For decades, Gammons, 78, has been the center of information around baseball as a distinguished reporter at The Boston Globe, Sports Illustrated, ESPN and MLB Network.

He came to Mariners camp especially curious about Seattle’s pitching staff, and about one pitcher in particular.

Gammons lives in Cape Cod, Mass., and makes a point each summer to attend as many Cape Cod League games as he can. It’s one of the premier leagues for college players, and George Kirby pitched in the Cape as a 20-year-old in 2018. (Pitching for the Harwich Mariners that summer, Kirby had a 1.20 ERA, with 28 strikeouts and two walks in 15 innings.)

Immediately, Gammons said, he was struck by what he saw from the Elon University right-hander. And so were the two scouts (from the Yankees and Red Sox) he was sitting with.

“They loved him,” Gammons said.

And Gammons has been infatuated with Kirby ever since, so much so that he said if he had to choose one young pitcher to build a team around he would choose Kirby.

Gammons compared Kirby, the Mariners’ emerging ace, to Hall of Famer John Smoltz.

“I just love to watch him pitch, and I think he’s one of the most fascinating pitchers in the sport,” Gammons said. “When I saw him in the Cape, he threw strikes with a delivery that I couldn’t believe he repeated.

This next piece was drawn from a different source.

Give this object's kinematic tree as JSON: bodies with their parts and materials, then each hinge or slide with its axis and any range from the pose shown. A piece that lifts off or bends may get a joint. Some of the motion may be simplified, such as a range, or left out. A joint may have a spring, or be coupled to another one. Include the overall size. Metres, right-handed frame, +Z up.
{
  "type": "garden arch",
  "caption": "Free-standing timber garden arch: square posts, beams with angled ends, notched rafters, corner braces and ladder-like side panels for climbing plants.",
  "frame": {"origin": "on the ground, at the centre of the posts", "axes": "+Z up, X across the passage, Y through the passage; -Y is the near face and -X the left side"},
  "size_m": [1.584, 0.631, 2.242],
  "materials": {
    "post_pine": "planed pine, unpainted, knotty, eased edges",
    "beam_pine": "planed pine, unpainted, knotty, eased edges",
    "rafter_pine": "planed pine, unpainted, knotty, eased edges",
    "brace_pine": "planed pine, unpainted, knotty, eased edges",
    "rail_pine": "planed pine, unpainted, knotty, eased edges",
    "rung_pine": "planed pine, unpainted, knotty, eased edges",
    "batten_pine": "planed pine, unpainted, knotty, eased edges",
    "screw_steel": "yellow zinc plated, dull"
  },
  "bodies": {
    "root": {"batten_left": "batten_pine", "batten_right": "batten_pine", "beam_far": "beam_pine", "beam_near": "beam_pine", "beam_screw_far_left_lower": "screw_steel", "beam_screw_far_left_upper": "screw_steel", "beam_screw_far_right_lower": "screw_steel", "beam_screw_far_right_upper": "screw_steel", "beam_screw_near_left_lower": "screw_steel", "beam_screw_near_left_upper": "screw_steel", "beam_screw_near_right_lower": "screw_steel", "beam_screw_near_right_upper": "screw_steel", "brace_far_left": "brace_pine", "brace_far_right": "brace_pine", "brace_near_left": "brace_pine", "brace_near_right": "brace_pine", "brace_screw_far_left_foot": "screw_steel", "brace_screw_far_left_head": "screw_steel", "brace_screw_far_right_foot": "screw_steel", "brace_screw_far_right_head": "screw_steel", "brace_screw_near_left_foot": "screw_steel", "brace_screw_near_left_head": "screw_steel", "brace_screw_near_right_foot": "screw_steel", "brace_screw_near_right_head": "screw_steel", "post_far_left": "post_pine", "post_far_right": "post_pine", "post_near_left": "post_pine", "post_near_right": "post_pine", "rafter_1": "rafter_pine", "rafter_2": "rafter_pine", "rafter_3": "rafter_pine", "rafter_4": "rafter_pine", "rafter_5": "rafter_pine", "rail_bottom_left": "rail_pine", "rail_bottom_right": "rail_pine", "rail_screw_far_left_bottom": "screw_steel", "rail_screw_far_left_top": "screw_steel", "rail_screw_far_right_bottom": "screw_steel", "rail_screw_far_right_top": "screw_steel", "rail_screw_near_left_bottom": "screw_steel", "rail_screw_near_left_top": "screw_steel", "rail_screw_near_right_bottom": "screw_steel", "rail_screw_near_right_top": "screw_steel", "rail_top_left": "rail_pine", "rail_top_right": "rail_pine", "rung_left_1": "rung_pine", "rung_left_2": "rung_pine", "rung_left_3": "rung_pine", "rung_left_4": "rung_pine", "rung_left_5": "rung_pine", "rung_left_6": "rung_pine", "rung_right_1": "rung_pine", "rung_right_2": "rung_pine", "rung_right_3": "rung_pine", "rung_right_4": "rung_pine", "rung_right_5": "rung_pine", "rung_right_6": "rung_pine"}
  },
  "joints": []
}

I’m still a baseball fan, and when I see certain people they become favorites of mine, and he’s definitely one of them.”

He also sees the Mariners as a playoff team this year.

“I just have a really good feeling about what the Mariners are going to be,” he said. “I really believe they have the best starting pitching in the American League.”

Gammons has a soft spot for Seattle. It’s always been one of his favorite cities to visit, and he has a niece who lives in Seattle.

“It’s a great baseball city,” he said.

And those great Mariners teams from the 1990s, he said, still bring back fond memories for him.

“People around the country remember how much they loved the Mariners for a long time,” he said. “You could watch Junior running around on Edgar’s hit forever. It’s one of those moments in baseball you never forget.”